Mais pour ma part, je trouve ça assez injuste, et complètement partial de lancer un débat sur la barbarie des Réunionnais (un débat qui d'ailleurs se teinte parfois d'une coloration néo colonialiste assez déplaisante, qui n'a rien à envier à certains discours de Ferry), dans la mesure où l'acte auquel ils se livrent est un acte auquel tout humain se livre.
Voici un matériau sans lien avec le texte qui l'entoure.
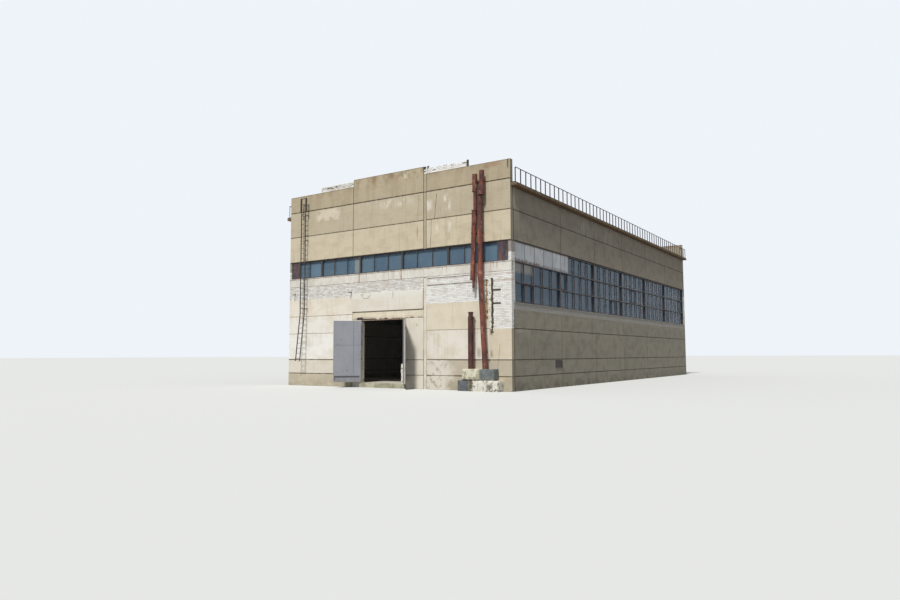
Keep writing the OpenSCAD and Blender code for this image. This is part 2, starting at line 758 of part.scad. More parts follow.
module broken_pipe() color("firebrick") difference() {
    union() {
        broken_lengths(0);
        along_broken_leg() for (down = [0, broken_leg - collar_h])
            translate([0, 0, down]) cylinder(r = broken_r + collar_out, h = collar_h, $fn = 48);
        translate([broken_at, pipe_y, 0])
            run(broken_r + collar_out, broken_joint - collar_h, broken_joint);
        for (h = [head_z + low_strap, broken_wide_top - 3 * strap_h]) pipe_strap(leaning_at(h), h, broken_r);
        pipe_strap(broken_at, broken_top - broken_top_l / 2, broken_r);
    }
    broken_lengths(pipe_wall);
}

long_angle = atan(long_lean / (long_bend_z - block_top));
long_leg = (long_bend_z - block_top) / cos(long_angle);
bell_z = long_top - long_top_l;
long_at = side_x - long_x;

// The leaning pipe's pieces: a set-off top piece, a straight one, and below a round elbow one that leans
module long_run(inside) translate([long_at, pipe_y, 0]) {
    r = long_r - inside;
    translate([long_step, 0, 0]) run(r, bell_z, long_top + inside);
    run(r, long_bend_z + collar_out / 2, bell_z + bell_h / 2 - inside);
    translate([0, 0, z(long_bend_z)]) {
        sphere(r = long_r + collar_out - 2 * inside, $fn = 48);
        rotate([0, 180 - long_angle, 0]) translate([0, 0, collar_out / 2])
            cylinder(r = r, h = long_leg + 2 * long_r, $fn = 48);
    }
}

module leaning_pipe() color("firebrick") difference() {
    union() {
        long_run(0);
        translate([long_at + long_step / 2, pipe_y, 0])
            run(long_r + long_step / 2 + pipe_wall, bell_z - bell_h / 2, bell_z + bell_h / 2);
        pipe_strap(long_at + long_step, long_top - long_top_l / 2, long_r);
        for (h = [head_z + low_strap, bell_z - long_top_l / 2]) pipe_strap(long_at, h, long_r);
        translate([long_at, pipe_y, 0])
            run(long_r + collar_out, bell_z - 2 * long_top_l, bell_z - 2 * long_top_l + collar_h);
    }
    long_run(pipe_wall);
    translate([0, front_y - 2 * pipe_out, -1]) cube([side_x, 2 * pipe_out + 1, z(block_top) + 1]);
}

// The short pipe stands open on the block; its narrow head is closed by a plate
module short_pipe() color("firebrick") {
    head_r = short_r - short_head_in;
    translate([side_x - short_x, pipe_y, 0]) difference() {
        union() {
            run(short_r, block_top, short_top - short_head_l);
            run(head_r, block_top, short_top);
            run(short_r, short_top - collar_h / 2, short_top);
            translate([0, -strap_h / 2, z(short_top) - strap_h]) cube([short_r + collar_h, strap_h, strap_t]);
        }
        run(short_r - pipe_wall, block_top - 1, short_top - short_head_l - pipe_wall);
        run(head_r - pipe_wall, block_top, short_top - pipe_wall);
    }
}

// A cast block from a corner b to its far corner, with chamfered long edges
module block(b, size) translate([b[0], b[1], b[2]]) rotate([90, 0, 90]) linear_extrude(size[0]) {
    c = block_chamfer;
    polygon([[c, 0], [size[1], 0], [size[1], size[2] - c], [size[1] - c, size[2]], [c, size[2]],
        [0, size[2] - c], [0, c]]);
}

module pipe_blocks() color("lightgray") {
    low_h = z(block_top) - block_h;
    upper_l = side_x - short_x - short_r - block_past_short;
    upper_r = long_at + long_lean + long_r + block_past_long;
    right_x = upper_r + lower_block_out - lower_block_l;
    block([upper_l, front_y - block_d, low_h], [upper_r - upper_l, block_d, block_h]);
    block([right_x - block_gap - left_block_l, front_y - block_d, 0], [left_block_l, block_d, low_h]);
    block([right_x, front_y - block_d - block_step, 0], [lower_block_l, block_d + block_step, low_h]);
}

module wheel_guard() color("whitesmoke")
    box([gate_r - guard_in - guard_w, front_y + leaf_t + 2 * leaf_sheet_t + guard_gap, floor_h],
        [gate_r - guard_in, inner_y, z(guard_h)]);

module wall_bracket(x, h) translate([x, front_y + brick_back, z(h)]) {
    translate([-bracket_arm / 2, -bracket_l, -bracket_arm]) cube([bracket_arm, bracket_l, bracket_arm]);
    translate([-bracket_plate / 2, -bracket_t, -bracket_plate])
        cube([bracket_plate, bracket_t, 1.5 * bracket_plate]);
}

module wall_brackets() color("black") {
    wall_bracket(-bay_w / 2 - right_bracket_in, right_bracket_z);
    wall_bracket(-side_x + left_bracket_in, left_bracket_z);
}

// A frame with sloping louvres
module side_vent() color("dimgray") translate([side_x, front_y + vent_y - vent_w / 2, z(vent_z)]) {
    difference() {
        cube([vent_out, vent_w, vent_h]);
        translate([louvre_t, vent_bar, vent_bar])
            cube([vent_out, vent_w - 2 * vent_bar, vent_h - 2 * vent_bar]);
    }
    step = (vent_h - 2 * vent_bar) / louvres;
    for (i = [0 : louvres - 1])
        translate([0, vent_w - vent_bar / 2, vent_bar + i * step]) rotate([90, 0, 0])
            linear_extrude(vent_w - vent_bar)
                polygon([[0, step - 2 * louvre_t], [vent_out - louvre_t, louvre_t],
                    [vent_out - louvre_t, 2 * louvre_t], [0, step - louvre_t]]);
}

leaf_w = gate_w / 2 - 1.5 * leaf_gap;
leaf_z0 = z(leaf_gap_z);
leaf_z1 = z(gate_h) - leaf_gap_top;
axis_y = front_y - hinge_out;
hinge_levels = [hinge_in, gate_h / 2, gate_h - hinge_in];
pin_play = 0.05;
hinge_play = 2;

// Puts a leaf that is drawn closed, hinged at the left jamb, at its rest angle
module hang(x, open, mirrored) translate([x, axis_y, 0]) rotate(mirrored ? open : -open)
    mirror([mirrored ? 1 : 0, 0, 0]) children();

// A closed leaf's frame with its hinge straps; the hinge axis is at the origin
module leaf_frame() {
    y0 = hinge_out + leaf_sheet_t;
    difference() {
        box([leaf_gap, y0, leaf_z0], [leaf_gap + leaf_w, y0 + leaf_t, leaf_z1]);
        rows = 2;
        step = (leaf_z1 - leaf_z0 - frame_bar) / rows;
        for (i = [0 : rows - 1])
            box([leaf_gap + frame_bar, y0 - 1, leaf_z0 + frame_bar + i * step],
                [leaf_gap + leaf_w - frame_bar, y0 + leaf_t + 1, leaf_z0 + (i + 1) * step]);
    }
    for (h = hinge_levels) difference() {
        union() {
            translate([0, 0, z(h)]) cylinder(r = knuckle_r, h = knuckle_h / 2, $fn = 48);
            box([leaf_gap, 0, z(h)], [leaf_gap + knuckle_r, y0, z(h) + knuckle_h / 2]);
        }
        translate([0, 0, z(h) - 1]) cylinder(r = pin_r + pin_play, h = knuckle_h, $fn = 48);
    }
}

// The sheets on both faces of a closed leaf
module leaf_sheets(inner_z) {
    difference() {
        box([leaf_gap, hinge_out, leaf_z0], [leaf_gap + leaf_w, hinge_out + leaf_sheet_t, leaf_z1]);
        for (h = hinge_levels)
            box([leaf_gap - 1, hinge_out - 1, z(h)], [leaf_gap + knuckle_r, hinge_out + leaf_sheet_t + 1,
                z(h) + knuckle_h / 2]);
    }
    box([leaf_gap, hinge_out + leaf_sheet_t + leaf_t, z(inner_z)],
        [leaf_gap + leaf_w, hinge_out + 2 * leaf_sheet_t + leaf_t, leaf_z1]);
}

module left_leaf_frame() color("lightslategray") hang(gate_l, left_open, false) leaf_frame();
module left_leaf_sheet() color("lightslategray") hang(gate_l, left_open, false) leaf_sheets(left_sheet_z);
module right_leaf_frame() color("lightslategray") hang(gate_r, right_open, true) leaf_frame();
module right_leaf_sheet() color("lightslategray") hang(gate_r, right_open, true) leaf_sheets(leaf_gap_z);

floor_slab();
gate_threshold();
columns();
roof_girders();
roof_slabs();
roofing();
front_left_panels();
front_right_panels();
gate_side_panels();
gate_beam();
gate_lintel_panel();
gate_lining();
front_filler_strip();
front_brickwork();
front_sheet_band();
gable_window_frames();
gable_window_glass();
window_end_sheets();
corner_piers();
front_upper_panels();
front_parapet();
parapet_upstands();
right_lower_panels();
right_upper_panels();
left_lower_panels();
left_upper_panels();
side_brick_courses();
side_window_frames();
side_window_glass();
side_window_sheets();
rear_lower_panels();
rear_brickwork();
rear_sheet_band();
rear_upper_panels();
rear_parapet();
eave_cornices();
roof_railings();
roof_ladder();
broken_pipe();
leaning_pipe();
short_pipe();
pipe_blocks();
wheel_guard();
wall_brackets();
side_vent();
left_leaf_frame();
left_leaf_sheet();
right_leaf_frame();
right_leaf_sheet();
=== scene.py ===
import json
import math
import random

import bmesh
import bpy
from mathutils import Matrix, Vector, noise


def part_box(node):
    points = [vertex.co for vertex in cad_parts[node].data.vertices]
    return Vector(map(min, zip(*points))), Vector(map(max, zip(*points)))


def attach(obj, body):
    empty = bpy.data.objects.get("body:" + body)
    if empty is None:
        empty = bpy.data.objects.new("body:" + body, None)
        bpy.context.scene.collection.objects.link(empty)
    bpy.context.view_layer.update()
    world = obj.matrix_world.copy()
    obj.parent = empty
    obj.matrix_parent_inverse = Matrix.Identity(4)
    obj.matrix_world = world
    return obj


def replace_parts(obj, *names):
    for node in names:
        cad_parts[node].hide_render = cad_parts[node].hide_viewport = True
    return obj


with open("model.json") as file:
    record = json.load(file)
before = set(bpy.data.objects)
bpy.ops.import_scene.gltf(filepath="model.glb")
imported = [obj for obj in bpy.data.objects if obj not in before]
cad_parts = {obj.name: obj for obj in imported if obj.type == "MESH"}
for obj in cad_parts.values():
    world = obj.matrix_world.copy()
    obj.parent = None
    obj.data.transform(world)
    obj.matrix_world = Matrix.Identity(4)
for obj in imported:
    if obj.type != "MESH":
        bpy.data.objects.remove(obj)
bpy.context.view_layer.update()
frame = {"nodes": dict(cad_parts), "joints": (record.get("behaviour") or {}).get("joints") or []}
nodes = frame["nodes"]
print("frame loaded:", len(nodes), "parts")


# Where the walls stand, read from the frame

def low(node):
    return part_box(node)[0]


def high(node):
    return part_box(node)[1]


def corners(node):
    return [vert.co for vert in nodes[node].data.vertices]


frontY = low("front_left_panels").y
sideX = high("right_lower_panels").x
innerX = high("floor_slab").x
innerY = high("floor_slab").y
floorZ = high("floor_slab").z
sillZ = low("gable_window_frames").z
headZ = high("gable_window_frames").z
bandZ = low("front_sheet_band").z
sideSillZ = low("side_window_frames").z
upperZ = high("front_upper_panels").z
sideTopZ = high("right_upper_panels").z
panelEnd = high("front_upper_panels").x
pierEnd = high("side_brick_courses").y
bayLines = [-12.0, -6.0, 0.0, 6.0, 12.0]
feltPitch = 0.95
gableLines = [-3.0, low("front_filler_strip").x, high("front_filler_strip").x]


def levels(*heights):
    return [floorZ + height for height in heights]


# Each wall is drawn as if its outer face looked to -Y, and then turned into place
wallTurn = {"front": 0, "right": 90, "rear": 180, "left": -90}


def turned(wall):
    return Matrix.Rotation(math.radians(wallTurn[wall]), 4, "Z")


def linked(name, data):
    made = bpy.data.objects.new(name, data)
    bpy.context.scene.collection.objects.link(made)
    return made


def meshOf(name, bm):
    mesh = bpy.data.meshes.new(name)
    bm.to_mesh(mesh)
    bm.free()
    return mesh


# Camera, light and floor

camera = {
    "place": (27.15, -52.72, 2.1),
    "turns": ((33.46, "Z"), (94.65, "X"), (-0.18, "Z")),  # heading, tilt and roll
    "lens": 26.93,
    "sensor": 36.0,
    "reach": 900.0,
}


def addCamera():
    data = bpy.data.cameras.new("camera")
    data.sensor_width = camera["sensor"]
    data.lens = camera["lens"]
    data.clip_end = camera["reach"]
    made = linked("camera", data)
    turn, tilt, roll = (Matrix.Rotation(math.radians(angle), 4, axis) for angle, axis in camera["turns"])
    made.matrix_world = Matrix.Translation(camera["place"]) @ turn @ tilt @ roll
    bpy.context.scene.camera = made


light = {
    "towards": (0.122, -0.71, 1.0),
    "colour": (1.0, 0.98, 0.94),
    "strength": 3.4,
    "spread": 9.0,
    "sky": (0.33, 0.345, 0.37, 1.0),
    "backdrop": (0.86, 0.9, 0.95, 1.0),
    "ground": (0.27, 0.27, 0.26, 1.0),
    "paleFloor": (0.66, 0.67, 0.66, 1.0),
    "floorSize": 1600.0,
}


def addSun():
    data = bpy.data.lights.new("sun", "SUN")
    data.energy = light["strength"]
    data.angle = math.radians(light["spread"])
    data.color = light["colour"]
    linked("sun", data).rotation_euler = Vector(light["towards"]).to_track_quat("Z", "Y").to_euler()


# Shader maths

def shade(colour):
    # three parts from 0 to 255 are a colour as it looks on screen; wires and four parts stay
    if isinstance(colour, Wire) or len(colour) == 4:
        return colour
    parts = [part / 255 for part in colour]
    return tuple(p / 12.92 if p < 0.04045 else ((p + 0.055) / 1.055) ** 2.4 for p in parts) + (1.0,)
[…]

Il faut avoir la franchise de dire que ce qui est choquant ici, c'est que l'animal torturé est un chien, et que culturellement, pour nous, faire du mal à un chien est un acte hautement répréhensible, répugnant, honteux. (C'est de toute façon le fonds de commerce de Bardot, ce jeu sur la sensibilité occidentale très particulière aux bêtes à poil; je doute qu'elle se montre aussi humaine avec ses morpions pubiens qu'avec les bébés phoques, qui ont pour eux l'avantage du grand regard attendrissant)
Quant aux arguments qui tendent à mettre en cause la "plus grande douleur" qu'éprouverait un chien, en comparaison d'un lombric, ils ont peut être une réalité, mais je ne pense pas que le problème soit là; une personne qui sadise un vers de terre le fait parcequ'il postule que le vers de terre souffre, sinon ca n'a aucun interêt; non, le problème se situe bien dans le rapport que nous entretenons avec la douleur; la douleur que nous infligeons à l'autre, et à l'animal plus couramment, parcequ'il est assez délicat de torturer impunément des êtres humains de nos jours.
Et je ne pense pas, pour ma part, et cela n'engage que moi, qu'il soit possible de résorber cette part de plaisir que nous éprouvons en faisant souffrir un animal, dans la mesure où il s'agit d'une propriété humaine constitutive. Après, tombera dans la facilité du regard de chiot attendrissant qui voudra; je continuerai de tonner en revanche contre les propos qui tenderaient à faire des habitants de la Réunion des espèces de sauvages n'ayant strictement aucune idée de ce qu'est notre belle civilisation.